[Records with modeling code]
--------
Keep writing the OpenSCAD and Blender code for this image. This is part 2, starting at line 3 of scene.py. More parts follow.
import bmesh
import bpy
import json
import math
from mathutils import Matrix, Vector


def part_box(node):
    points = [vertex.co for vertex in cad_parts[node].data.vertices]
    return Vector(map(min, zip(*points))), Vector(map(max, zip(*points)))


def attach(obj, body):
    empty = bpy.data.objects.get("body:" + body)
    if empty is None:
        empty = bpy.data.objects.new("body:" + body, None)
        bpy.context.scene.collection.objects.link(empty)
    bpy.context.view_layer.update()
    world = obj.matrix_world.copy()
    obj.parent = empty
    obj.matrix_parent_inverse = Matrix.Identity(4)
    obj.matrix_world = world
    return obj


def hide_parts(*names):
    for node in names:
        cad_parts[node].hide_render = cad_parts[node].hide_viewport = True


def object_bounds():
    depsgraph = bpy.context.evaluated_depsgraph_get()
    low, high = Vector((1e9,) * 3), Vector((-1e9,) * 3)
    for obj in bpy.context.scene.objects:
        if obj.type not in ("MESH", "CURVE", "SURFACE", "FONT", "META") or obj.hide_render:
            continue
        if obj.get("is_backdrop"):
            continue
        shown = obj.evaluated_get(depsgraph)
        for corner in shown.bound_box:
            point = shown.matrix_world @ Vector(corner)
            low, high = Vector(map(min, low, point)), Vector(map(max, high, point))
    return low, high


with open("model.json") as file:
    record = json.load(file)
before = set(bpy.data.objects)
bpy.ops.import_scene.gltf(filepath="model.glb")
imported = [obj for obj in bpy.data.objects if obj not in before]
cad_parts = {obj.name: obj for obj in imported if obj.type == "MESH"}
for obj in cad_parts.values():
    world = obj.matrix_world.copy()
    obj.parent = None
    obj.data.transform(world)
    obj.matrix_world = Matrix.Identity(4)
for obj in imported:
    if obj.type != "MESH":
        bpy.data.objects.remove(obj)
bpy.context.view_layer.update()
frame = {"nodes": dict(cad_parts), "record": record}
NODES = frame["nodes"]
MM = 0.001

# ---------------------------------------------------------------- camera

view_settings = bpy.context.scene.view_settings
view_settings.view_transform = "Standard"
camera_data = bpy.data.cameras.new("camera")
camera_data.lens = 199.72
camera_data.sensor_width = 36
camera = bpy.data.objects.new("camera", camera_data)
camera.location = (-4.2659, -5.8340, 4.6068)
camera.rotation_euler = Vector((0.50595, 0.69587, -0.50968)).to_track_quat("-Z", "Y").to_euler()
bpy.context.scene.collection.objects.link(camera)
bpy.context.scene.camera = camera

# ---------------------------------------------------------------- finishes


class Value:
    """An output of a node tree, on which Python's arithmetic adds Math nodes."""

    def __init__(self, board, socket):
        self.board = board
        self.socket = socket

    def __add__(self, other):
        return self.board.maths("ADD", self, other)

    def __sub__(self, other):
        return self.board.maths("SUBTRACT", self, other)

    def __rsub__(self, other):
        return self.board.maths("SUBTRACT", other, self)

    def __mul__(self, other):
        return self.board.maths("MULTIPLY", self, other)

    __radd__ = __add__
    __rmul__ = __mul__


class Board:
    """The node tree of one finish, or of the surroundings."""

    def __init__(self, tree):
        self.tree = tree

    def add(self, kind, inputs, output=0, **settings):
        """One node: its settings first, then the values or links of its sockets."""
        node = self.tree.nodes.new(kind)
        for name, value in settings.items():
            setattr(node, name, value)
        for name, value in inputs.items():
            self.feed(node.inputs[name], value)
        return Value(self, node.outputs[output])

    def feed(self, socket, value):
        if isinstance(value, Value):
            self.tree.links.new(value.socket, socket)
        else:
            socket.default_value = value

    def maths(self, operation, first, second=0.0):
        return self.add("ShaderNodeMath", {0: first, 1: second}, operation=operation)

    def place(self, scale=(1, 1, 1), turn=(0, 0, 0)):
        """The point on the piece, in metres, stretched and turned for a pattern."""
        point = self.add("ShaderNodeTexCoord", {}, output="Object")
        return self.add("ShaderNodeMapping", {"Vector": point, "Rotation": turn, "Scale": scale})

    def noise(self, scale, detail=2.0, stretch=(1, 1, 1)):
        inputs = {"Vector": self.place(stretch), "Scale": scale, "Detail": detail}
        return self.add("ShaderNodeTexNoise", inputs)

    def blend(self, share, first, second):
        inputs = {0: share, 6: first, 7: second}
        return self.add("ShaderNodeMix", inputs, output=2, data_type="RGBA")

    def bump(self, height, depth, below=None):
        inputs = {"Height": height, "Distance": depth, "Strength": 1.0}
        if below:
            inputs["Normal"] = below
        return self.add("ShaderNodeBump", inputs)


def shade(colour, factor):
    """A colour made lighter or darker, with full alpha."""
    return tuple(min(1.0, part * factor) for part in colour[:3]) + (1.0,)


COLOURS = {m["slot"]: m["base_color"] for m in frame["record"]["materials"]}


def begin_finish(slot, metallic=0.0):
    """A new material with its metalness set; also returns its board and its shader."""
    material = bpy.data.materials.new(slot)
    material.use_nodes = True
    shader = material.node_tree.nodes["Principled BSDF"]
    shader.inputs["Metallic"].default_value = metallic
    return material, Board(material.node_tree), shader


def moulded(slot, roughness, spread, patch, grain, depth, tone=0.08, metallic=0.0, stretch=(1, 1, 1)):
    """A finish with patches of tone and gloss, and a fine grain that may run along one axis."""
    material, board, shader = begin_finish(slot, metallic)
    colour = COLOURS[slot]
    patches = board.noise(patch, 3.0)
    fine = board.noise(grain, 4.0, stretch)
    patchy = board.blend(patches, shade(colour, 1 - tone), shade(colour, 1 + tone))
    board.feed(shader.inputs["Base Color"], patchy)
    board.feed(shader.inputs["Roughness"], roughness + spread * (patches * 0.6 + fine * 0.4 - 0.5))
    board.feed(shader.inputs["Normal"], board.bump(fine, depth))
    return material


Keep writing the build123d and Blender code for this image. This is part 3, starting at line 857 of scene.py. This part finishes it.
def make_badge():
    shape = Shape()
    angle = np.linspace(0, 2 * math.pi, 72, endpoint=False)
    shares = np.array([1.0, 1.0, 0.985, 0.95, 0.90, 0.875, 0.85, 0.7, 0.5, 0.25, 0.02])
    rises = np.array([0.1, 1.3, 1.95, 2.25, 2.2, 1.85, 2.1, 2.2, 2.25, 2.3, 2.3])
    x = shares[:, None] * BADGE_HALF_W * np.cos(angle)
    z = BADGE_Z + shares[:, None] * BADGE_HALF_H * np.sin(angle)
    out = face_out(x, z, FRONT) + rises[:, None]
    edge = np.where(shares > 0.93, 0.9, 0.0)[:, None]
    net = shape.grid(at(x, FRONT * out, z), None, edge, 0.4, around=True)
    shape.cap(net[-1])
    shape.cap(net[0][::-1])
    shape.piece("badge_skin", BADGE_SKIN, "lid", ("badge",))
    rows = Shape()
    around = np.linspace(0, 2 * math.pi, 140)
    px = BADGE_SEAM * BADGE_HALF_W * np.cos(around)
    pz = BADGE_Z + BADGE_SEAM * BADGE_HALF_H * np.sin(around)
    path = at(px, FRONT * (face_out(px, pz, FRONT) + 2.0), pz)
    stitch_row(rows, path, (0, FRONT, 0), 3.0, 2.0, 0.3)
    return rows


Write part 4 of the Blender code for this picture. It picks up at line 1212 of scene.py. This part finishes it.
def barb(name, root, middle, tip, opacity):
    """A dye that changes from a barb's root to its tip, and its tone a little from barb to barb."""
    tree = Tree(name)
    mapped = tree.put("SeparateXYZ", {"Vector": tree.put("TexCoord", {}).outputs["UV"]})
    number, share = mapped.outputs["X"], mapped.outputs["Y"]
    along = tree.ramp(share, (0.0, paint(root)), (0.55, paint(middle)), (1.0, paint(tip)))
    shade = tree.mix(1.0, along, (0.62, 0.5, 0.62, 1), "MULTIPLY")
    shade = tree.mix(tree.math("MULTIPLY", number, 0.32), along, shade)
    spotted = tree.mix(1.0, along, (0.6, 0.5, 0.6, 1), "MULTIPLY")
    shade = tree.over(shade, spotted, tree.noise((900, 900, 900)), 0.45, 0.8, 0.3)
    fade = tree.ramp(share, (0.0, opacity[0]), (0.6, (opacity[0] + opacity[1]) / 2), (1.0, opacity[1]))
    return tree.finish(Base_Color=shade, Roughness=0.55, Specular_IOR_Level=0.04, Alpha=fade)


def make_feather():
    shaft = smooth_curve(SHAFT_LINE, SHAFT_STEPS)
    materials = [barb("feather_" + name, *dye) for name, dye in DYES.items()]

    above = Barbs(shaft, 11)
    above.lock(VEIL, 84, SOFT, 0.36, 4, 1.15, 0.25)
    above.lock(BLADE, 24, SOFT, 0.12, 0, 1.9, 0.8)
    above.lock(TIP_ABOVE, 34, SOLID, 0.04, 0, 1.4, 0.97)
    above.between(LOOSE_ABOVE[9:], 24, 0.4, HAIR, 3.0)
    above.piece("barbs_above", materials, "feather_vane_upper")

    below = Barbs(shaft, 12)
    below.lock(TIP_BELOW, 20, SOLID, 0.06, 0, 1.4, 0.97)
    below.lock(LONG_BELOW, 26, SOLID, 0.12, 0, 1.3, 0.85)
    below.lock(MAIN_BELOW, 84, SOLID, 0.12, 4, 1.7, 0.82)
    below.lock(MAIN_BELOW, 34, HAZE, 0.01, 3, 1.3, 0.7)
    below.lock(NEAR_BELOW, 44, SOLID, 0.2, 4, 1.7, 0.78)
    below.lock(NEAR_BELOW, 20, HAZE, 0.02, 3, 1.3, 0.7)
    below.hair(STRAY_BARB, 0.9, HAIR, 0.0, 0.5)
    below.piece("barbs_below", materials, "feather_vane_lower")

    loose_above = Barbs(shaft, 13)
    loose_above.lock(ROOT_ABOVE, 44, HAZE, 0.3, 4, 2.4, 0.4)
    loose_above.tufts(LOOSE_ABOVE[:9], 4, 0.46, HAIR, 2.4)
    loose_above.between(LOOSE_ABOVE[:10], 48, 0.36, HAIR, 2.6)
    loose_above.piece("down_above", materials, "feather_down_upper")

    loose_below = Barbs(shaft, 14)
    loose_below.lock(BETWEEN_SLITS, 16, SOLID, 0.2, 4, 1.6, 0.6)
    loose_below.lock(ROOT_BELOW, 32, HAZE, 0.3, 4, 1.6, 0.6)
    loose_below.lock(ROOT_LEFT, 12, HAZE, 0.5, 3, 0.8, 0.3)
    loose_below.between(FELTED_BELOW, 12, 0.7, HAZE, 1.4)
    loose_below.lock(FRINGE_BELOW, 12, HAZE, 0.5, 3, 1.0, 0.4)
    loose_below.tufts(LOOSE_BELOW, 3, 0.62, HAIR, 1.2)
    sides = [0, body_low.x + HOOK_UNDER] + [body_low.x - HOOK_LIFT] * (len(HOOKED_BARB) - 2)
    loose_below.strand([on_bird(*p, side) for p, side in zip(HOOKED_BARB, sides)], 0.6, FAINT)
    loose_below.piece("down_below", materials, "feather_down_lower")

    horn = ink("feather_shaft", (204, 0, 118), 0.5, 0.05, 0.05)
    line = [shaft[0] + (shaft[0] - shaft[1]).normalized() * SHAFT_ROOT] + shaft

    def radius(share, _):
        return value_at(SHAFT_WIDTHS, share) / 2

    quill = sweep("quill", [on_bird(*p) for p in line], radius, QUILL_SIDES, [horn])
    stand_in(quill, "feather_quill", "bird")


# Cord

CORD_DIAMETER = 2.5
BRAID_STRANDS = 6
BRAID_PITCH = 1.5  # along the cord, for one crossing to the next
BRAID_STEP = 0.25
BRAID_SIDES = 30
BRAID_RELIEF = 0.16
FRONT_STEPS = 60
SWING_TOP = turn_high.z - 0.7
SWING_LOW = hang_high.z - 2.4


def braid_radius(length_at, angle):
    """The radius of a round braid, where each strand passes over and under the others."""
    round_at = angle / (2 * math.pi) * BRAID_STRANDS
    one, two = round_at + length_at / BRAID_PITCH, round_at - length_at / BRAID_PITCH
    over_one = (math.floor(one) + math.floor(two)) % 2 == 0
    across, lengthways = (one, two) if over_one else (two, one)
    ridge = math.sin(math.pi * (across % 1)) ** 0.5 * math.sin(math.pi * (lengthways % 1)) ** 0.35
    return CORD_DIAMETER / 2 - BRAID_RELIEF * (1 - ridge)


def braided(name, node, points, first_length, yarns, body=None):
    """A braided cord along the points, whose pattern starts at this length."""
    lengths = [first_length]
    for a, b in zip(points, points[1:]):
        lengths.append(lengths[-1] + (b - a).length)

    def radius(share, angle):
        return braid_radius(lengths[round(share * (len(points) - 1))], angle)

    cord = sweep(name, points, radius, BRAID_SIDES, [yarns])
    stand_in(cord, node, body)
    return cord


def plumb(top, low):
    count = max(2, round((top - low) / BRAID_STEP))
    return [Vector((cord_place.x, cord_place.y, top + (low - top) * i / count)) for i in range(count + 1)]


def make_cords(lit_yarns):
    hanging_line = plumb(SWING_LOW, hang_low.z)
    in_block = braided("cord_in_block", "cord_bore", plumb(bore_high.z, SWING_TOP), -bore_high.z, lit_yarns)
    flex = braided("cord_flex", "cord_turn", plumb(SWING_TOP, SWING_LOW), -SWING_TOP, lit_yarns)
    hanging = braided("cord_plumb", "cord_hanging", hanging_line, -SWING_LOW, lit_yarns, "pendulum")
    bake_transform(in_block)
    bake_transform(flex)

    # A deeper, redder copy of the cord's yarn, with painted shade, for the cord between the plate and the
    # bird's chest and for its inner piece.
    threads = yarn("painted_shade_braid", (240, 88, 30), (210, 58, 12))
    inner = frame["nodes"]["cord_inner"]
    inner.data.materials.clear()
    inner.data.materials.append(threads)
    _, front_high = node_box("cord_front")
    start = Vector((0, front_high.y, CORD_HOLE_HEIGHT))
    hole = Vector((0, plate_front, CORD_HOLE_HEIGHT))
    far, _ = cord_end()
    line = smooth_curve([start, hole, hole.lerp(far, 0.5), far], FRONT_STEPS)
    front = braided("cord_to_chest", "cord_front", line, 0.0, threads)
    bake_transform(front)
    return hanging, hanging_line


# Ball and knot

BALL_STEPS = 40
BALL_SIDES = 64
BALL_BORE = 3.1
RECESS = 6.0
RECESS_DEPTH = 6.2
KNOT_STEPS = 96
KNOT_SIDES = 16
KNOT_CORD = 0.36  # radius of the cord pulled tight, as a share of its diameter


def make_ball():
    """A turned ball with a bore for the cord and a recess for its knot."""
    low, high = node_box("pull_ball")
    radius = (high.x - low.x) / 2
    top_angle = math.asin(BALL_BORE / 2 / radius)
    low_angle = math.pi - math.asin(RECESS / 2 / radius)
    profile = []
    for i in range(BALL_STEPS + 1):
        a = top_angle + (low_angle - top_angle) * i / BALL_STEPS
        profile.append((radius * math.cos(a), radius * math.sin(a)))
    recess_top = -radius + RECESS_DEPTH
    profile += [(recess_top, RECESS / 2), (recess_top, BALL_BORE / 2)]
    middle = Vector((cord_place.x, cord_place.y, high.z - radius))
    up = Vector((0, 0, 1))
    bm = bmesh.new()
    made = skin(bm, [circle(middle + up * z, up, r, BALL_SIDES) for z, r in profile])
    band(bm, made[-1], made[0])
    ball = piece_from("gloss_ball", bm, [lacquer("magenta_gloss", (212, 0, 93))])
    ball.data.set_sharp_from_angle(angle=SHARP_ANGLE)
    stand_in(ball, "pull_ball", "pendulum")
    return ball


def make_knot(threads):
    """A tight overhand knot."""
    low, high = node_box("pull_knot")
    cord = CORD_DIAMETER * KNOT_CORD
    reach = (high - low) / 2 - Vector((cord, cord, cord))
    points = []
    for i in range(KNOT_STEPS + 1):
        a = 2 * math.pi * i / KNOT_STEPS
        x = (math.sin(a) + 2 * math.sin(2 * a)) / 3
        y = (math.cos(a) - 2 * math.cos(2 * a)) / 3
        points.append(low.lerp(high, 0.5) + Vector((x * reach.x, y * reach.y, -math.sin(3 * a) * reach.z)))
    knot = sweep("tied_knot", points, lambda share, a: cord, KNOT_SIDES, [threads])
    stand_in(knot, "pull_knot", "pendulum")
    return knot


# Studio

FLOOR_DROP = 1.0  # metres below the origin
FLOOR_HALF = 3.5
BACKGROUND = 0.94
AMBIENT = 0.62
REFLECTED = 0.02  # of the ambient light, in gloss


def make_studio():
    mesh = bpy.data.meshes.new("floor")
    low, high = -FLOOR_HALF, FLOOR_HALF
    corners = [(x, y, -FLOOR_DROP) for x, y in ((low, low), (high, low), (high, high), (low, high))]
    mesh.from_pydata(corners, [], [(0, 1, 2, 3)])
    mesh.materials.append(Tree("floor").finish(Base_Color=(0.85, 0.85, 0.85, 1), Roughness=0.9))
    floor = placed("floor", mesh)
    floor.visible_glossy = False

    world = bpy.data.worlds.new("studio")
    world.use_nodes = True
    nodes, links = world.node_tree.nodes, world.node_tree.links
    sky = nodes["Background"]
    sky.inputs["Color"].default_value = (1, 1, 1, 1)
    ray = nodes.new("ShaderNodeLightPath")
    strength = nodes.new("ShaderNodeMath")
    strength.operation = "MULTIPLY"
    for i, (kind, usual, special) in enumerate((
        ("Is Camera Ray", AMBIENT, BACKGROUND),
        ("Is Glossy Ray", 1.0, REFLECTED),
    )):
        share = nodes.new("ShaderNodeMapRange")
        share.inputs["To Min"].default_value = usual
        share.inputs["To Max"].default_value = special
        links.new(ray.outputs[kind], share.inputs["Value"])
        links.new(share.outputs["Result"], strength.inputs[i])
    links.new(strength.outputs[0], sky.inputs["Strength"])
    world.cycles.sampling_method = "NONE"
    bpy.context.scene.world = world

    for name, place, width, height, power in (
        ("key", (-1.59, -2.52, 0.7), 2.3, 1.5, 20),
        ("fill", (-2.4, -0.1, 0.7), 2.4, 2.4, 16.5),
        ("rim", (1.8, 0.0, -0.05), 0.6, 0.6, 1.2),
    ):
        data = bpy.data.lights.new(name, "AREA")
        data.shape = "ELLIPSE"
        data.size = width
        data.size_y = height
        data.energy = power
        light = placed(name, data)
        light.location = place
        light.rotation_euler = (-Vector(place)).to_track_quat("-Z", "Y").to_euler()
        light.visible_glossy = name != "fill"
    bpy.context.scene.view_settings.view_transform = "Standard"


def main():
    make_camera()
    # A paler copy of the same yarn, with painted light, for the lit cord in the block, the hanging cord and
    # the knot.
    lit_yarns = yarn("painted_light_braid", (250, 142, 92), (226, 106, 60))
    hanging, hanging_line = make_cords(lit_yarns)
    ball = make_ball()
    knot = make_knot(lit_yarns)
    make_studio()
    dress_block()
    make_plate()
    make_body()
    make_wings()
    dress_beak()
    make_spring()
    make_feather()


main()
--------
● **REQUIREMENTS**
Everything from the line with "obj.matrix_world = Matrix.Identity(4)" through the line with "return Value(self, node.outputs[output])", both ends included, should be repeated exactly; nothing else should appear.

● **FINAL RESULT**
    obj.matrix_world = Matrix.Identity(4)
for obj in imported:
    if obj.type != "MESH":
        bpy.data.objects.remove(obj)
bpy.context.view_layer.update()
frame = {"nodes": dict(cad_parts), "record": record}
NODES = frame["nodes"]
MM = 0.001

# ---------------------------------------------------------------- camera

view_settings = bpy.context.scene.view_settings
view_settings.view_transform = "Standard"
camera_data = bpy.data.cameras.new("camera")
camera_data.lens = 199.72
camera_data.sensor_width = 36
camera = bpy.data.objects.new("camera", camera_data)
camera.location = (-4.2659, -5.8340, 4.6068)
camera.rotation_euler = Vector((0.50595, 0.69587, -0.50968)).to_track_quat("-Z", "Y").to_euler()
bpy.context.scene.collection.objects.link(camera)
bpy.context.scene.camera = camera

# ---------------------------------------------------------------- finishes


class Value:
    """An output of a node tree, on which Python's arithmetic adds Math nodes."""

    def __init__(self, board, socket):
        self.board = board
        self.socket = socket

    def __add__(self, other):
        return self.board.maths("ADD", self, other)

    def __sub__(self, other):
        return self.board.maths("SUBTRACT", self, other)

    def __rsub__(self, other):
        return self.board.maths("SUBTRACT", other, self)

    def __mul__(self, other):
        return self.board.maths("MULTIPLY", self, other)

    __radd__ = __add__
    __rmul__ = __mul__


class Board:
    """The node tree of one finish, or of the surroundings."""

    def __init__(self, tree):
        self.tree = tree

    def add(self, kind, inputs, output=0, **settings):
        """One node: its settings first, then the values or links of its sockets."""
        node = self.tree.nodes.new(kind)
        for name, value in settings.items():
            setattr(node, name, value)
        for name, value in inputs.items():
            self.feed(node.inputs[name], value)
        return Value(self, node.outputs[output])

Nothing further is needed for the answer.